Fossil evidence suggests the orangutan once ranged throughout most of south east and mainland Asia, encompassing both high and lowland areas in the wet and seasonal tropics of modern day Vietnam, northern India and southern China (van Schaik & Delgado, 2000). Today, the orangutan is the only great ape found in Asia, and is found on just two islands, Borneo and Sumatra. Situated in the Malay/ Indonesian archipelago and both part of the large Sunda continental shelf, Borneo and Sumatra are two of the world’s largest islands, and are isolated from each other by the South China Sea.

Until relatively recently, the orangutan was classified as one species, with two distinctly different, in appearance and behavior, sub species, the Bornean orangutan (Pongo pygmaeus pygameus) and the Sumatran orangutan (Pongo pygmaeus abelii).
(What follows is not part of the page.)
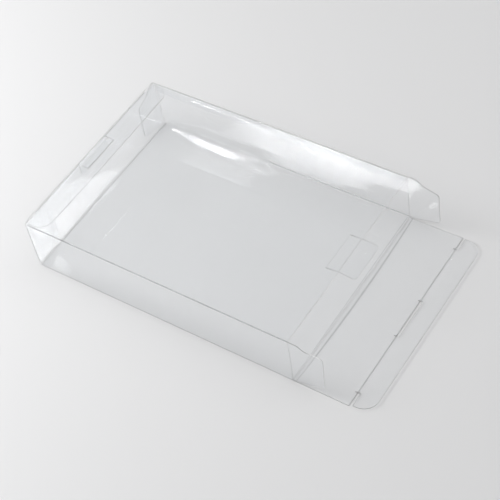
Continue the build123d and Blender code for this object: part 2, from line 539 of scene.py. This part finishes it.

However, recent analysis of mitochondrial DNA has shown that the genetic difference between the two sub-species reaches values that comfortably separate species in other animals, including chimpanzees and gorillas, and, as such, the orangutan has been elevated to having two distinct species, the Sumatran orangutan (Pongo abelii) and the Bornean orangutan (Pongo pygmaeus) (Goossens et al, 2009).

Further studies have also shown that there are a number of sub-species of the Bornean orangutan, although the exact number is still disputed. Molecular data suggests the Bornean and Sumatran orangutans diverged between 2.7- 5 million years ago, and that the Bornean orangutan underwent a population expansion between 39,000-64,000 years ago, with the island’s rivers strongly determining migration routes and contributing to the genetic differences now seen in Bornean populations (Goossens et al, 2009).

There are currently two accepted sub-species, the Western Bornean orangutan (Pongo pygmaeus pygmaeus), which is found north of the Kapuas River in West Kalimantan in Indonesia, and in parts of west Sarawak in Malaysia, and the Southern Bornean orangutan (Pongo pygmaeus wurmbii) in south west Kalimantan, between the Kapuas and Barito rivers. A third population of orangutans south of the Mahakam River in East Kalimantan and in the Malaysian state of Sabah is either a third separate sub-species (pongo pygmaeus morio), or a separate population of the Western Bornean orangutan (Goossens et al, 2009).